We’re very lucky to have Gary Sefton on board the BRICTT team. Gary has worked extensively in theatre for over 20 years at many major establishments including The Barbican, The RSC, The National Theatre, The Old Vic, Northampton Royal Theatre and many other regional repertory companies.
Gary also boasts an amazing on-screen career, having appeared in dozens of TV series, and in feature films playing roles such as Rice in Saving Private Ryan, Vince in Faintheart and Craig Richardson in The Kidnap. Gary is not only an acclaimed actor but also a highly respected director known for his innovative, visual work. As Head of Drama at BRICTT, he brings a wealth of experience of his craft and an impressive teaching CV after having taught acting, movement and physical theatre on both BA and MA courses in many leading drama schools in London.
We spoke to Gary about his career and asked him for some top tips about getting into the industry, auditioning, and studying at BRICTT…
So firstly, tell us about yourself…
Hello! My name’s Gary Sefton and I’m the Head of Acting at BRICTT. My experience ranges from film and television to theatre. I’ve worked in most leading drama schools and I currently still work as an actor and a professional director.
What inspired you most when you started out in the industry?
I think what inspires me most about theatre, and all other aspects of performing, is the element of storytelling. I’ve always felt quite strongly that a story has the power to help people understand the world we live in and why we behave the way we do. If you can tell a story truthfully, imaginatively and with passion then, for me, theatre, television and film has an important place in the world. I think that’s why I got into acting… because I like stories.
What was it like performing alongside such a celebrated cast in King Lear?
It’s still interesting to see that even after years of employment, actors have the same issues and problems and go through the same process, even though they have lots of experience. It’s clear that good training is what helps an actor to perform.
What was it like performing alongside Glenda Jackson as a female Lear in King Lear?
It was amazing to see Glenda go from taking 25 years out of the industry, going into politics, and still going back to performing with the same enthusiasm. It didn’t even occur to me that it was a woman playing Lear when we started; she became the character and she was Lear. It was a brilliant production and an amazing process, and we’re all still learning even after 25 years in the industry.
What are your top tips to starting a career in Performing Arts?

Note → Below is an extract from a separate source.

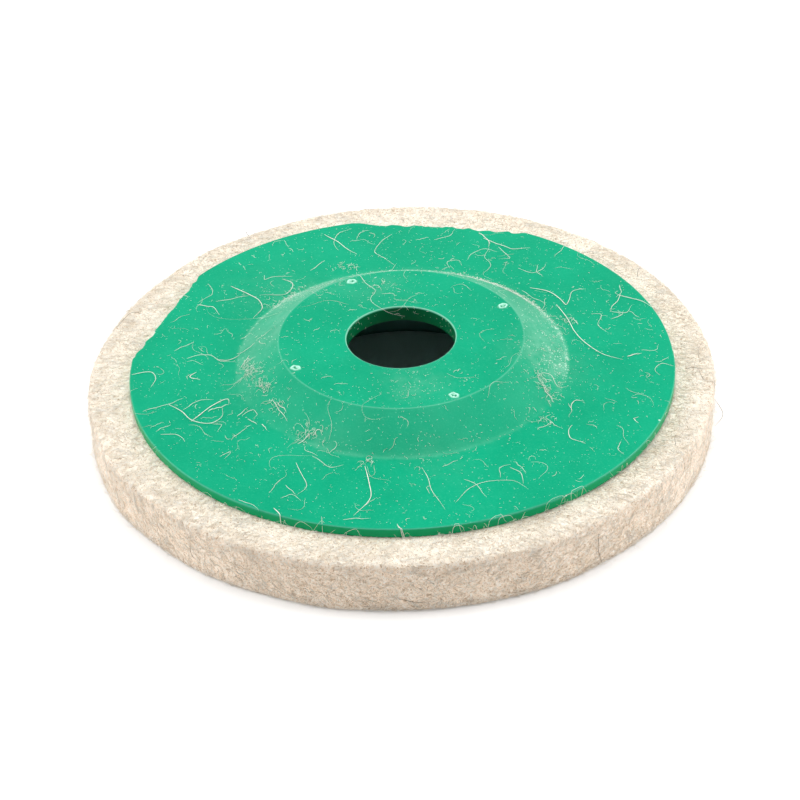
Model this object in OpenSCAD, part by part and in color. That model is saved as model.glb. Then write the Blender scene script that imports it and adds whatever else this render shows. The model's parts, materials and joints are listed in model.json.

- You have to be a good person – for me, there’s no room for being horrible to people in this industry. Be a good person and treat people how you’d want to be treated.
- You have to have a passion for it, and an enthusiasm for it, as well as a need to want to tell stories. It’s not enough to just want to be famous; that’s for a very select few.
- You need to be prepared to change, to take notes and advice, even when it might be difficult to do so.
- You have to stay humble, and possibly even a little bit vulnerable.
You’re a Brighton local. What are your favourite things about Brighton/Brighton as a hub for Performing Arts?
I think the most important thing about Brighton is that it’s by the sea. However you’re feeling, the sea is a great place to walk down to and it’s a great leveller. If you’re going to embark on any kind of theatre training, there are going to be moments where you might need to go and look at the horizon to remember who you are; Brighton’s a great place for that.
It’s a great town, full of many different influences theatrically, with plenty going on to help your work and imagination. There’s art, cabaret, theatre, clubs, bands, good dancing and good restaurants… if you can afford it. But I’d always go back to the sea… go and look at it or get in it!
What are your top audition tips?
Auditioning can be a terrifying experience – I still have to audition now! The best way to overcome the fear is:
- Be as prepared as you possibly can be. If you have to prepare a speech or a song, then make sure you’ve learnt it thoroughly. Not just learning it – know what it means and what it means to you; make sure you really understand it.
- Be prepared to be directed – we might ask you to change some of your ideas about the piece you’ve presented.
- We’ll be really interested in seeing YOU. Something about you, and your need and passion to enter this industry.
Why should somebody choose to study at BRICTT?
The industry keeps changing – it changes day to day, things come in and things go out; like different forms of musicals, films and styles of acting. What we’re aiming to give you here at BRICTT is an opportunity to move with the changes of the industry, and to give you a full and rounded training, where you as an individual can leave feeling equipped, ready to create your own work and even manage yourself.
Within the environment of BRICTT, we want you to make mistakes, and let yourself be guided through a complex training process. You’ll be picked apart and put back together so that you’ll leave fully equipped for an ever-changing industry.